Tungku Tradisional kini hidup kesepian
Sebagian masyarakat di korong simpang Kamumuan, nagari koto tinggi kuranji
hilir masih memakai tungku. Dengan menggunakan temboh atau sejenis batu
sebanyak sembilan buah. Kemudian di bagi menjadi tiga bagian berbentuk segi
tiga. Selain hemat biaya, pemakaian tungku ini bisa memanfaatkan sisa-sisa kayu
yang tidak terpakai. Jika tidak ada kayu di rumah masyarakat biasanya
mencari kayu ke parak sendiri atau parak orang lain . Nah, Kayu ini murah
di dapatkan apalagi di daerah perkampungan yang kaya akan alam. Konon
katanya jika memasak di tungku ini lebih menimbulkan cita rasa yang sangat
khas. Namun kondisi dulu berbeda dengan sekarang. Sebagian besar warga di sini
lebih memilih memasak di kompor minyak atau kompor gas.
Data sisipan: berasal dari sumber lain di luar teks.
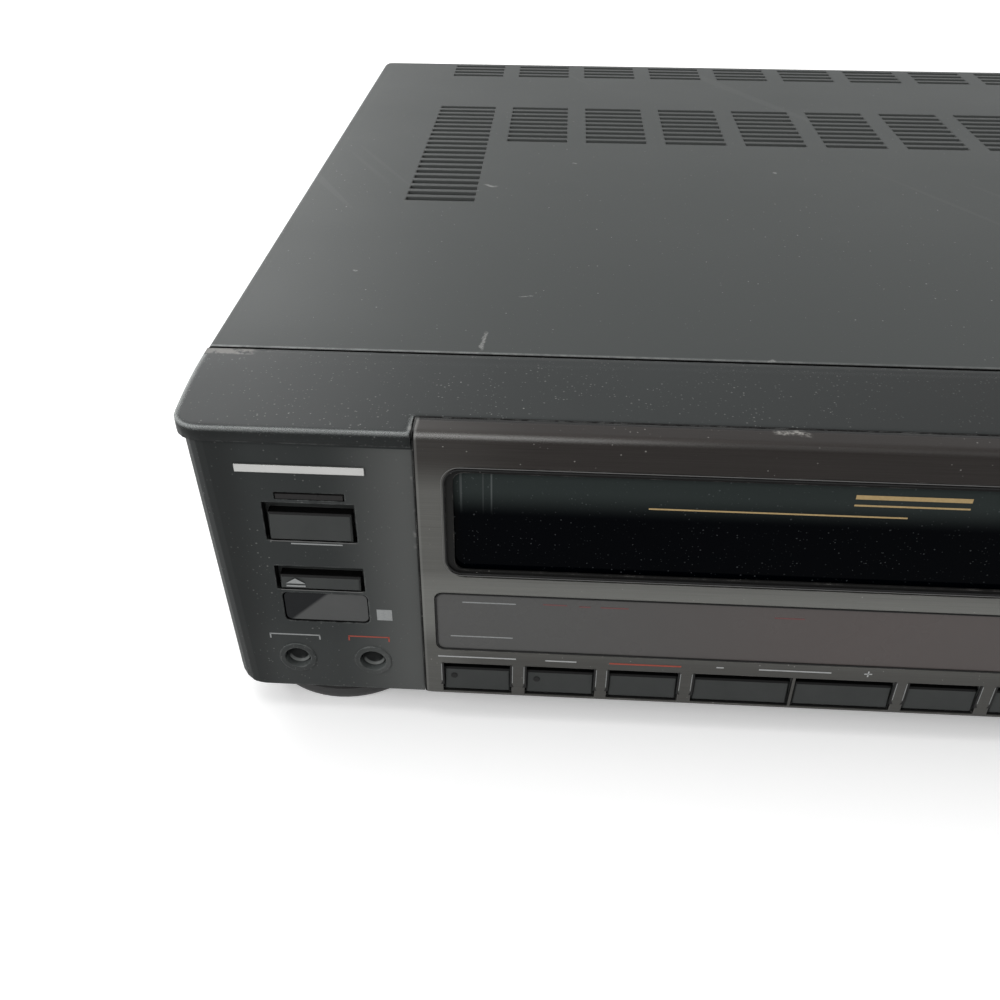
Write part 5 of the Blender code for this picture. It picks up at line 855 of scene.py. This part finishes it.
# The name, the ink, and the sizes in millimetres.
for name, line_ink, (left, right, top, bottom), corner, thickness, depth in (
    # Painted shade in two grooves, and a painted highlight on the window's edge.
    ("window_groove_shade", shade_ink, (55.55, 200.85, 8.0, 34.5), 3.6, 0.22, 0.1),
    ("window_edge_highlight", highlight_line, (55.05, 201.35, 7.5, 35.0), 3.9, 0.1, 0.02),
    ("lens_groove_shade", shade_ink, (53.0, 203.0, 40.3, 56.5), 1.8, 0.17, 0.06),
):
    x, z = spot_at((left + right) / 2, (top + bottom) / 2)
    grow(
        name,
        bead_graph,
        "case",
        line_ink,
        width=(right - left) * MM,
        height=(bottom - top) * MM,
        corner=corner * MM,
        thickness=thickness * MM,
        middle=(x, plate_face + depth * MM, z),
    )

# %% [markdown]
# ## Signs of the keys on the right
# The keys on the right of the plate run the tape. Each wears the sign that every such machine
# uses: triangles for the two windings and for play, a square for stop, two bars for pause and a
# red disc for record. A sign rides with its key.

# %% Tape signs
def middle_of(node):
    low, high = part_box(node)
    return (low + high) / 2


def arrow(across, drop, size, way):
    tail = across - way * size / 2
    return [(tail, drop - size * 0.6), (across + way * size / 2, drop), (tail, drop + size * 0.6)]


def sign(key, material, shapes):
    middle = middle_of(key)
    across, drop = (middle.x - cad_box[0].x) / MM, (cad_box[1].z - middle.z) / MM
    moved = [[(across + x, drop + z) for x, z in shape] for shape in shapes]
    foil(key.replace("_button", "_sign"), key, material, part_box(key)[0].y, moved)


sign("play_button", grey_ink, [arrow(0, 0, 2.6, 1)])
sign("stop_button", grey_ink, [bar(-1.2, 1.2, -1.2, 1.2)])
sign("rewind_button", grey_ink, [arrow(-1.2, 0, 2.3, -1), arrow(1.2, 0, 2.3, -1)])
sign("fast_forward_button", grey_ink, [arrow(-1.2, 0, 2.3, 1), arrow(1.2, 0, 2.3, 1)])
sign("pause_button", grey_ink, [bar(-1.1, -0.3, 1.0, 3.4), bar(0.3, 1.1, 1.0, 3.4)])
sign("record_button", red_ink, [disc(0, 1.6, 1.1)])

# %% [markdown]
# ## Turned pieces
# Feet, dished keys and rings are round about an axis, as a lathe would make them. The CAD model
# has them with few sides, which shows at their outlines, so smooth ones stand in for the feet and
# the round keys. A profile is a list of radii and heights in millimetres.

# %% A lathe
def lathe(name, body, material, centres, axis, profile, sides=64, closed=False):
    """Turns a profile of (radius, height) about Z or Y through each centre, as one piece."""
    shape = bmesh.new()
    for centre in centres:
        rings = []
        for radius, height in profile:
            steps = 1 if radius == 0 else sides
            ring = []
            for step in range(steps):
                angle = math.tau * step / sides
                u, v = radius * math.cos(angle), radius * math.sin(angle)
                place = (u, v, height) if axis == "Z" else (u, height, v)
                ring.append(shape.verts.new(Vector(centre) + Vector(place) * MM))
            rings.append(ring)
        for first, second in zip(rings, rings[1:] + rings[:1] if closed else rings[1:]):
            for step in range(sides):
                after = (step + 1) % sides
                if len(first) == 1:
                    shape.faces.new((first[0], second[step], second[after]))
                elif len(second) == 1:
                    shape.faces.new((first[after], first[step], second[0]))
                else:
                    shape.faces.new((first[step], second[step], second[after], first[after]))
    mesh = mesh_of(shape, name)
    mesh.shade_smooth()
    mesh.set_sharp_from_angle(angle=math.radians(35))
    return keep(name, mesh, material, body)


# %% [markdown]
# A foot has a flat sole that is hollowed a little, and a fine groove round its wall.

# %% Feet
foot_profile = [
    (0, 9.3), (6, 9.3), (6, 7.5), (20.9, 7.5), (21.6, 7.25), (22, 6.6), (22, 5.2), (21.5, 4.9),
    (21.5, 4.5), (22, 4.2), (22, 2.6), (21.5, 1.3), (20.9, 0.4), (20.3, 0), (16.5, 0), (16, 0.6),
    (5.5, 0.6), (5.2, 2.2), (0, 2.2),
]
for node in [name for name in nodes if name.startswith("foot_")]:
    centre = (*middle_of(node).xy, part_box(node)[0].z)
    smooth_foot = lathe(node + "_turned", "case", foot_plastic, [centre], "Z", foot_profile)
    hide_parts(node)

# %% [markdown]
# The two small round keys are dished, so a finger finds them. The dish is painted dark as shade,
# and a painted highlight lies on its lower rim. One finish serves both: the place is folded over
# the line halfway between the keys, so that one distance finds both rims.

# %% Dished keys
round_plastic, graph, shader = finish("round_key_plastic", specular_ior_level=0.12)
x, _, z = graph.where()
round_keys = ("counter_reset_button", "quick_timer_button")
first, second = (middle_of(node) for node in round_keys)
across = (x - (first.x + second.x) / 2).size() - abs(second.x - first.x) / 2
drop = z - first.z
from_middle = (across**2 + drop**2) ** 0.5
worn = graph.noise(1.2 * MM, 3, 0.6)
# Painted highlight on the lower rim of each dish; the rest of the dish is painted dark as shade.
rim_highlight = graph.facing()[1].step(0.1, 0.4) * from_middle.step(2.0 * MM, 2.25 * MM)
colour = graph.blend(worn, (0.003, 0.004, 0.004), (0.007, 0.008, 0.008))
colour = graph.blend(rim_highlight * 0.8, colour, (0.20, 0.21, 0.205))
drive(shader, graph, base_color=colour, roughness=worn * 0.15 + 0.3)
dish_profile = [
    (0, 1.3), (0.9, 1.2), (1.7, 0.85), (2.25, 0.35), (2.5, 0.05), (2.6, 0), (2.7, 0.12), (2.7, 1.6),
    (4.0, 1.6), (4.0, 2.8), (1.5, 2.8), (1.5, 9.3), (0, 9.3),
]
for node in round_keys:
    middle = middle_of(node)
    centre = (middle.x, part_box(node)[0].y, middle.z)
    dished = lathe(node + "_dished", node, round_plastic, [centre], "Y", dish_profile, 40)
    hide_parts(node)

# %% [markdown]
# ## The back
# The sockets of a pair of leads are told apart by the colour of a ring: yellow for the picture,
# white and red for the sound. The aerial sockets carry a thread, here a row of fine rings.

# %% Coloured rings and threads
ring_profile = [(4.25, 0), (5.3, 0), (5.3, 0.7), (5.1, 0.9), (4.25, 0.9)]
rear_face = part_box("rear_panel")[1].y
low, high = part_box("av_jack_block")
ring_colours = (
    ("yellow", (0.50, 0.38, 0.03), (0.62, 0.48, 0.05)),
    ("white", (0.55, 0.55, 0.52), (0.70, 0.70, 0.67)),
    ("red", (0.38, 0.03, 0.03), (0.50, 0.05, 0.04)),
)
for column, (colour_name, first, second) in enumerate(ring_colours):
    across = low.x + (high.x - low.x) * (column + 0.5) / len(ring_colours)
    centres = [(across, rear_face, low.z + (high.z - low.z) * share) for share in (0.25, 0.75)]
    ring_ink = ink(colour_name + "_ring_plastic", first, second)
    lathe(colour_name + "_jack_rings", "case", ring_ink, centres, "Y", ring_profile, 40, True)

thread_graph, entry = shape_tree(
    "thread", turns=8, pitch=0.6 * MM, radius=4.6 * MM, wire=0.22 * MM, start=(0.0, 0.0, 0.0)
)
pitch = thread_graph.add("ShaderNodeCombineXYZ", None, {"Y": entry["pitch"]})
row = thread_graph.add(
    "GeometryNodeMeshLine",
    {"mode": "OFFSET"},
    {"Count": entry["turns"], "Start Location": entry["start"], "Offset": pitch},
)
ring = thread_graph.add(
    "GeometryNodeCurvePrimitiveCircle", None, {"Resolution": 32, "Radius": entry["radius"]}
)
hoop = sweep(thread_graph, ring, entry["wire"], 5)
hoops = thread_graph.add(
    "GeometryNodeInstanceOnPoints",
    None,
    {"Points": row, "Instance": hoop, "Rotation": (math.radians(90), 0, 0)},
)
close_tree(thread_graph, hoops, entry)
low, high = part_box("tuner_box")
for place, share in (("upper", 0.75), ("lower", 0.25)):
    start = ((low.x + high.x) / 2, high.y - 5.6 * MM, low.z + (high.z - low.z) * share)
    grow(place + "_aerial_thread", thread_graph, "case", zinc, start=start)

# %% [markdown]
# ## Screws
# Cross-headed screws hold the back and the bottom. They are one shape at many places: a disc with
# a cross cut out of it, set on points. The disc is cut once, before it is repeated.

# %% Screws on points
screw_graph, entry = shape_tree(
    "cross_screws", radius=2.8 * MM, height=1.2 * MM, slot=0.7 * MM, lean=(0.0, 0.0, 0.0)
)
radius, slot, height = entry["radius"], entry["slot"], entry["height"]
head = screw_graph.add(
    "GeometryNodeMeshCylinder", None, {"Vertices": 24, "Radius": radius, "Depth": height}
)
lift = screw_graph.add("ShaderNodeCombineXYZ", None, {"Z": height * 0.55})
for sizes in ((radius * 1.25, slot, height), (slot, radius * 1.25, height)):
    size = screw_graph.add("ShaderNodeCombineXYZ", None, dict(enumerate(sizes)))
    arm = screw_graph.add("GeometryNodeMeshCube", None, {"Size": size})
    arm = screw_graph.add("GeometryNodeTransform", None, {"Geometry": arm, "Translation": lift})
    head = screw_graph.add(
        "GeometryNodeMeshBoolean", {"operation": "DIFFERENCE"}, {"Mesh 1": head, "Mesh 2": arm}
    )
placed = screw_graph.add(
    "GeometryNodeInstanceOnPoints",
    None,
    {"Points": entry["points"], "Instance": head, "Rotation": entry["lean"]},
)
close_tree(screw_graph, placed, entry)
back_places = (
    (-170, 72), (-170, 17), (170, 72), (170, 17), (0, 73), (0, 16), (22, 43), (93, 43),
    (108, 41), (162, 41), (-156, 33), (-117, 33),
)
base_places = ((-60, -100), (60, -100), (-60, 95), (60, 95), (0, 0), (-140, 0), (140, 0))
back_y, base_z = rear_face + 0.5 * MM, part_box("chassis_base")[0].z - 0.4 * MM
for name, degrees, points in (
    ("back_screws", -90, [(x * MM, back_y, z * MM) for x, z in back_places]),
    ("base_screws", 180, [(x * MM, y * MM, base_z) for x, y in base_places]),
):
    lean = (math.radians(degrees), 0.0, 0.0)
    grow(name, screw_graph, "case", screw_metal, points, lean=lean)

# %% [markdown]
# ## Floor, world and lamps
# A plain pale floor and soft studio light keep the eye on the object. The world is white where the
# camera or a reflection looks at it, and a softer level lights the object. The floor is a large
# pale plane that takes the shadow and glows a little with distance, so that its far edge is lost in
# the white. It is clear from below, so the bottom can be looked at too.

# %% Stage
floor_mesh = bpy.data.meshes.new("floor")
reach = 4
corners = [(-reach, -reach, 0), (reach, -reach, 0), (reach, reach, 0), (-reach, reach, 0)]
floor_mesh.from_pydata(corners, [], [(0, 1, 2, 3)])
floor = put("floor", floor_mesh)


def seen_directly(graph):
    """1 where the camera, a reflection or a clear piece looks, 0 for the light on things."""
    rays = graph.add("ShaderNodeLightPath")
    return rays.larger(rays.other("Is Glossy Ray")).larger(rays.other("Is Transmission Ray"))


pale, graph, shader = finish(
    "pale_floor", specular_ior_level=0.0, roughness=0.9, emission_strength=1.0
)
x, y, _ = graph.where()
far = ((x**2 + y**2) ** 0.5).step(0.45, 1.4)
seen = seen_directly(graph)
ground = graph.blend(graph.noise(0.4, 2), grey(0.93), grey(0.96))
glow = graph.blend(seen, grey(0), graph.blend(far, grey(0.27), grey(0.75)))
drive(shader, graph, base_color=graph.blend(seen, grey(0.62), ground), emission_color=glow)
clear = graph.add("ShaderNodeBsdfTransparent")
below = graph.add("ShaderNodeNewGeometry", output="Backfacing")
sides = {0: below, 1: Term(graph, shader.outputs[0]), 2: clear}
one_sided = graph.add("ShaderNodeMixShader", None, sides)
graph.tree.links.new(one_sided.socket, graph.tree.nodes["Material Output"].inputs["Surface"])
floor_mesh.materials.append(pale)

world = bpy.data.worlds.new("studio")
bpy.context.scene.world = world
world.use_nodes = True
graph = Graph(world.node_tree)
backdrop = world.node_tree.nodes["Background"]
backdrop.inputs["Color"].default_value = (1, 1, 1, 1)
graph.tree.links.new((seen_directly(graph) * 0.55 + 0.45).socket, backdrop.inputs["Strength"])


def softbox(name, place, aim, size, power):
    data = bpy.data.lights.new(name, "AREA")
    data.shape = "RECTANGLE"
    data.size, data.size_y = size
    data.energy = power
    aimed = (Vector(aim) - Vector(place)).to_track_quat("-Z", "Y").to_matrix().to_4x4()
    put(name, data).matrix_world = Matrix.Translation(place) @ aimed


softbox("overhead", (-0.2, 0.1, 1.3), (0, 0, 0), (1.4, 1.0), 9)
softbox("front_left", (-0.9, -0.9, 0.8), (0, 0, 0.03), (0.7, 0.7), 7)
softbox("back_left", (-0.9, 1.3, 0.75), (-0.1, -0.1, 0.08), (0.9, 0.6), 8)

bpy.context.scene.view_settings.view_transform = "Standard"
print("world:", world.name, "and floor:", floor.name)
Sebagian besar warga
beranggapan memasak ditungku kayu bakar adalah suatu hal yang ribet
karena musti dimulai dengan menyalakan api terlebih dahulu serta mesti
menghebus-hebus api . jika , susah menghidupkannya tungku kayu tentunya sangat
banyak mengeluarkan asap. Ada pandangan" mamasak jo tungku tu kumuah
dan jo baun asok badan deknyo, ujar etek kadai. Maksudnya memasak pakai
tungku kayu itu suatu hal yang kotor dan menyebabkan badanya berbau asap. Oleh
karena itu , kini warga pada enggan memasak berhubungan dengan yang namanya
Tungku. Bagi saya memasak makanan dan air menggunakan tungku ini suatu hal yang
menghemat biaya. Apalagi ketika masak banyak aia angek(air hangat) kita bisa
menggunakan tungku jarang agar gas yang ada di dalam rumah tidak cepat habis
begitu saja. Serta sangat cocok sekali memanfaatkan tungku jika gas mahal atau
langka. Semoga warga disini tetap melestarikan keberadaan tungkunya sebagai
jaminan kelangsungan hidup guna untuk menopang kehidupan sehari-hari.